# complexity theory – Generating a fast permutation function over an integer range

Is there a way to generate a bijection over integers $$F : (0..n) rightarrow (0..n)$$ that satisfies the properties:

• $$n$$ is arbitrarily chosen and can be any positive integer
• $$F$$ generates a pseudorandom, potentially biased permutation of its domain
• $$F$$ is seedable and can be easily influenced to generate a different random permutation
• The computational complexity of computing $$F(i)$$ for all $$i$$ is better than $$O(n)$$ (ideally, $$O(1)$$)
• The computational complexity of generating $$F$$ itself is better than $$O(n)$$ (ideally, $$O(1)$$)

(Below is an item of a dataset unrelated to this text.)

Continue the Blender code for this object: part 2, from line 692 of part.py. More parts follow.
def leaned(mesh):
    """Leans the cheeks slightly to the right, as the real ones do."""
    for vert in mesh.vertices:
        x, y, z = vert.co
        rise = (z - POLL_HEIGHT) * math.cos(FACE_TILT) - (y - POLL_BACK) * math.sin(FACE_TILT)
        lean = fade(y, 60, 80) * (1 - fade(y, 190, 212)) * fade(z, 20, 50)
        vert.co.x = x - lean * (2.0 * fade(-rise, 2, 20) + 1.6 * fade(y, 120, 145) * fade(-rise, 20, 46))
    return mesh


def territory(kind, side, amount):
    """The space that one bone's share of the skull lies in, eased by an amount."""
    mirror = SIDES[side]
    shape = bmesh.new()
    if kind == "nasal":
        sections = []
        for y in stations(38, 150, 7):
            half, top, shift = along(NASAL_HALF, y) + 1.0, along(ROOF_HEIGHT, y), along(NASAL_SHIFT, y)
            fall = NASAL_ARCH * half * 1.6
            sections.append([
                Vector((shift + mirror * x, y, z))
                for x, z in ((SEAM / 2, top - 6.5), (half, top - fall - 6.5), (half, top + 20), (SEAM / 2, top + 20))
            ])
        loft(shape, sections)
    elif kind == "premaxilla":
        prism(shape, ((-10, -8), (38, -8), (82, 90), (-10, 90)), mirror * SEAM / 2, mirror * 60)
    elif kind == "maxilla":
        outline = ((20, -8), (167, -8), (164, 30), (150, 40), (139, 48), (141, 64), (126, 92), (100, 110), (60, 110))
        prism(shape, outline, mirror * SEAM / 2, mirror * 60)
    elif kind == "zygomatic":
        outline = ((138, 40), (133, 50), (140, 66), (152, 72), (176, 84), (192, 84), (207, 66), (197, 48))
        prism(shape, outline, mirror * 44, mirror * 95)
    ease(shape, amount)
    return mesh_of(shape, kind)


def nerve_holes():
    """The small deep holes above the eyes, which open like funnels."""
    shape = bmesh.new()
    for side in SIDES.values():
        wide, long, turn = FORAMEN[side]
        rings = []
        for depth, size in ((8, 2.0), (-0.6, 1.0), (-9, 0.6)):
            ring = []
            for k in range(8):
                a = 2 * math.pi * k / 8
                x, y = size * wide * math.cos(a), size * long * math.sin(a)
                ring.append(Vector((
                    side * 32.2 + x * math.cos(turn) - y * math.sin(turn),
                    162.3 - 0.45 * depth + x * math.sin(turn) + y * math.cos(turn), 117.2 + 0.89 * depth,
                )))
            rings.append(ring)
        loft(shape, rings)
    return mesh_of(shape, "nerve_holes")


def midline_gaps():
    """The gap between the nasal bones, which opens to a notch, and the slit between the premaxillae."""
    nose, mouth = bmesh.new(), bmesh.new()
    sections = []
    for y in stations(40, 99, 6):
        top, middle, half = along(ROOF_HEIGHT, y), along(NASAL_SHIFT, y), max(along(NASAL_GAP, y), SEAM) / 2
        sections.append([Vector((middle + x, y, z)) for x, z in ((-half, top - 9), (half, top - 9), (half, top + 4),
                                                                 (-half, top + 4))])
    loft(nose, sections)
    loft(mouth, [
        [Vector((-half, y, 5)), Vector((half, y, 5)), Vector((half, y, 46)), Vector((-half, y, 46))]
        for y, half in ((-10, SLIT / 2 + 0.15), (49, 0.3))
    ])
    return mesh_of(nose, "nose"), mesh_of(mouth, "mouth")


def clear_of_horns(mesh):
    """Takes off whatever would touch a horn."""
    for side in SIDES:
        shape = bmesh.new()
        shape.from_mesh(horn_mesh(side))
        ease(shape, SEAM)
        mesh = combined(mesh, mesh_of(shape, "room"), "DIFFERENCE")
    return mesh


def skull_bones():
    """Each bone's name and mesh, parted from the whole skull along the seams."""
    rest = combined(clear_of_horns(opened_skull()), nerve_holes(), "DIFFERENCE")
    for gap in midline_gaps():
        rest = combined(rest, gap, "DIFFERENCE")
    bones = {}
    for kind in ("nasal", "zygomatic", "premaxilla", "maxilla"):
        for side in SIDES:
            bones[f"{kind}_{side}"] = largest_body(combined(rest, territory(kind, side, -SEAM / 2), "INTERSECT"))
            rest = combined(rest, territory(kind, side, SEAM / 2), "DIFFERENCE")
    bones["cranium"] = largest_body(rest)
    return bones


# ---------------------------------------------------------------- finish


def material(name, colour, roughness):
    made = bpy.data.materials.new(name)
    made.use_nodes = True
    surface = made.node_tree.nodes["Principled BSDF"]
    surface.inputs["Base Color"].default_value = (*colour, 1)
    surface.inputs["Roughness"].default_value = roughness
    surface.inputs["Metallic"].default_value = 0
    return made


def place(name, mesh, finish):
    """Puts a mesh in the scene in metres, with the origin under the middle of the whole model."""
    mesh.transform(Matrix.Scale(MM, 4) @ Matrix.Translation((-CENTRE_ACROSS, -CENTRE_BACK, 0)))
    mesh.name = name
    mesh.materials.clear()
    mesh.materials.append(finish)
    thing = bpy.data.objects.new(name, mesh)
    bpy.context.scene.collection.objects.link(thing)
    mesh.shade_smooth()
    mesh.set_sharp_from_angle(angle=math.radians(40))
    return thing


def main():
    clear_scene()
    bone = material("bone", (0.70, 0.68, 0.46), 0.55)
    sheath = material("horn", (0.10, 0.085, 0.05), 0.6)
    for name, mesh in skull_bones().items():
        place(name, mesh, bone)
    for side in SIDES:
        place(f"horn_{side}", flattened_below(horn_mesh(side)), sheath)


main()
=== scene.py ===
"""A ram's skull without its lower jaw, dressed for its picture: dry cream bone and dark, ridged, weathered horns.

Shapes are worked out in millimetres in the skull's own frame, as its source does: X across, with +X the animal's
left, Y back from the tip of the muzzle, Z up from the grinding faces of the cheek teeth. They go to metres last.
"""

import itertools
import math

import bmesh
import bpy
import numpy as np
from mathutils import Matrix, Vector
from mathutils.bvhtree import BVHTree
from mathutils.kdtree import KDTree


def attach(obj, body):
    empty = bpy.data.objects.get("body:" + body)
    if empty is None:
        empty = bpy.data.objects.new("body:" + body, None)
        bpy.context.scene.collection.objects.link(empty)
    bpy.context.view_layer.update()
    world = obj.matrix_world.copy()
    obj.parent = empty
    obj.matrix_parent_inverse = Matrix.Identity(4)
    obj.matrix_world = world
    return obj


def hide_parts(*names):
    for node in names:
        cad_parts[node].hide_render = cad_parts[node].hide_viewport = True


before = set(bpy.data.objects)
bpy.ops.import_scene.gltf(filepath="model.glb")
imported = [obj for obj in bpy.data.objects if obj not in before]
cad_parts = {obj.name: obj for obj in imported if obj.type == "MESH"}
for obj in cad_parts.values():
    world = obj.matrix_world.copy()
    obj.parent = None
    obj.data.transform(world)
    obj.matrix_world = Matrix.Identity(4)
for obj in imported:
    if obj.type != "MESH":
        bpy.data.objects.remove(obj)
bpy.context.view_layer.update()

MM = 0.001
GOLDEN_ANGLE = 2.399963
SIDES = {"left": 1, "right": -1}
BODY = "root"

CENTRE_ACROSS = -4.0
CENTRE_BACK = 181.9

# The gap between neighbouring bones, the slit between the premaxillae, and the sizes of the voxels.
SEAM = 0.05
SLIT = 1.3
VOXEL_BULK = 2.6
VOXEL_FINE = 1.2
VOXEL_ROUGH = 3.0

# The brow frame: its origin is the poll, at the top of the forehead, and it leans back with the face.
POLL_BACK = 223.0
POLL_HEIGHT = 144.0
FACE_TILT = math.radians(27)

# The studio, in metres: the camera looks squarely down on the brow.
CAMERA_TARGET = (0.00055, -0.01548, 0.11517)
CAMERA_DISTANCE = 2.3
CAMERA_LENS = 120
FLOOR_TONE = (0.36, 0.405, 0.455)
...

I have looked at Fisher-Yates, LCGs, LFSRs, minimal perfect hashing, and unique-permutation hashing, and haven’t found anything that could tell me if this is possible.

I am mainly interested in this because I want a “scrollable” output of randomly-permuted integers, of which there may be an impractically large number to compute the entire permutation at once, but which will eventually all be consumed.

To optimize memory usage, it would be preferable to return a fixed number $$k$$ at a time. If such an $$F$$ exists, the algorithm could then fetch the next $$k$$ integers, and so on until the permutation is exhausted.